Israeli court rules pregnant settler's murder was political, not personal

Michal Halimi, 29, who was two months pregnant at the time of her death, went missing last May.

Michal Halimi. (photo credit: POLICE SPOKESPERSON'S UNIT)
Michal Halimi.
TEL AVIV - Israeli judges ruled on Sunday that a Jewish settler killed by a Palestinian with whom she was in a relationship was the victim of a political attack rather than a personal one.
Michal Halimi, 29, who was two months pregnant at the time of her death, went missing last May. Her body was discovered outside Tel Aviv in August, and Israeli police arrested Mohammed Harouf, a Palestinian.
Harouf, 30, said in a televised statement to the court in August that he had targeted Halimi “to free prisoners”. His lawyer, Elad Rath, said that Harouf's plan had been to abduct Halimi and swap her for Palestinians held in Israeli jails, but that when she resisted he strangled and bludgeoned her to death.
Halimi was married and lived in the settlement of Adam in the occupied West Bank. Harouf, from Nablus, was working as a gardener in Holon, south of Tel Aviv, on the day of the murder.
Israeli prosecutors initially treated the case as non-political. Israeli media reprinted a photograph that had circulated on Facebook of Halimi and Harouf embracing and smiling.
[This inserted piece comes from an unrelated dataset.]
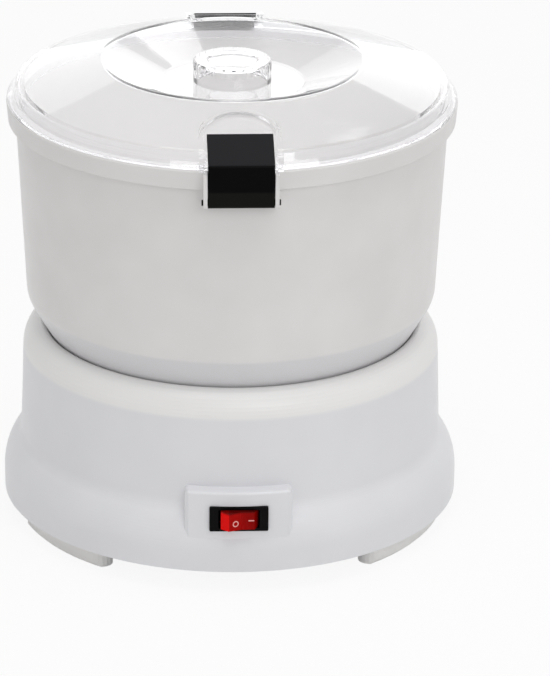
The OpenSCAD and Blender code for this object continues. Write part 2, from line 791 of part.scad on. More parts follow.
module cooling_fan() {
    blades = 9;
    blade_t = 1.2;
    blade_turn = 18;
    boss_r = 6.5;
    plate_z = fan_h - 1.2;
    step = 360 / blades;
    color(nylon) translate([0, motor_y, fan_top - fan_h]) difference() {
        union() {
            cylinder(r = boss_r, h = fan_h);
            translate([0, 0, plate_z]) cylinder(r = fan_r, h = fan_h - plate_z);
            for (i = [0:blades - 1])
                rotate(i * step) translate([boss_r - 1.5, -blade_t / 2, 0.4]) rotate(-blade_turn)
                    cube([fan_r - boss_r, blade_t, plate_z]);
        }
        translate([0, 0, -1]) cylinder(r = motor_shaft_r + press_gap, h = fan_h + 2);
        // openings in the plate, midway between the blades
        for (i = [0:blades - 1])
            rotate((i + 0.5) * step - blade_turn * 0.7) translate([fan_r * 0.62, 0, plate_z - 1])
                cylinder(r = 2.4, h = 4, $fn = 32);
    }
}

// ---- gears

pressure_angle = 20;
addendum = 0.92;
dedendum = 1.25;
function involute(a) = tan(a) * 180 / PI - a;
function flank(r, pitch_r, teeth) =
    let (base = pitch_r * cos(pressure_angle))
    90 / teeth - backlash / 4 / pitch_r * 180 / PI + involute(pressure_angle)
        - (r > base ? involute(acos(base / r)) : 0);

module spur(teeth) {
    pitch_r = gear_module * teeth / 2;
    root_r = pitch_r - dedendum * gear_module;
    tip_r = pitch_r + addendum * gear_module;
    low_r = max(root_r + 0.3, pitch_r * cos(pressure_angle));
    steps = 4;
    radii = concat([root_r], [for (k = [0:steps]) low_r + (tip_r - low_r) * k / steps]);
    last = len(radii) - 1;
    polygon([
        for (i = [0:teeth - 1], s = [-1, 1], k = [0:last])
            let (r = radii[s < 0 ? k : last - k])
            polar(r, i * 360 / teeth + s * flank(r, pitch_r, teeth))
    ]);
}

module pinion() {
    color(nylon) translate([0, motor_y, gear_z - 1]) difference() {
        rotate(270 + 180 / pinion_teeth) linear_extrude(gear_face + 2) spur(pinion_teeth);
        translate([0, 0, -1]) cylinder(r = motor_shaft_r + press_gap, h = gear_face + 4);
    }
}

module drive_gear() {
    pitch_r = gear_module * gear_teeth / 2;
    rim_in_r = pitch_r - 6;
    web_t = 3;
    color(nylon) difference() {
        union() {
            translate([0, 0, gear_z]) linear_extrude(gear_face)
                difference() {
                    spur(gear_teeth);
                    circle(rim_in_r);
                }
            translate([0, 0, gear_z + (gear_face - web_t) / 2]) cylinder(r = rim_in_r + 0.5, h = web_t);
            translate([0, 0, gear_hub_z]) cylinder(r = gear_hub_r, h = gear_hub_h);
            for (a = [0:60:300])
                rotate(a) translate([gear_hub_r - 1, -1, gear_z]) cube([rim_in_r - gear_hub_r + 1.5, 2, gear_face]);
        }
        translate([0, 0, gear_hub_z - 1]) cylinder(r = shaft_r + press_gap, h = gear_hub_h + 2);
        for (a = [30:60:330])
            rotate(a) translate([(gear_hub_r + rim_in_r) / 2, 0, gear_z - 1]) cylinder(r = 8, h = gear_face + 2);
        translate([-gear_hub_r - 1, 0, gear_pin_z])
            rotate([0, 90, 0]) cylinder(r = gear_pin_r + press_gap, h = 2 * gear_hub_r + 2, $fn = 48);
    }
}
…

But on Sunday, prosecutors agreed to a plea bargain under which Harouf will serve a life sentence for murder.
The amended indictment said Harouf had been in a "personal relationship" with Halimi but that he had attacked her "out of nationalistic motives, as she was Jewish," in effect designating him as a Palestinian militant.
This means that Halimi’s next-of-kin will be entitled to state stipends given to relatives left bereaved by political violence.
Harouf's family, in turn, can expect payouts from the Palestinian Authority, which offers such support to relatives of those killed or jailed for attacks on Israelis. Those Palestinian stipends have come under increased scrutiny by Israel and have drawn US threats of funding cuts.
"This arrangement is important not least because it spares the (victim's) family further grief," lead prosecutor Raed Anuz told the three-judge panel.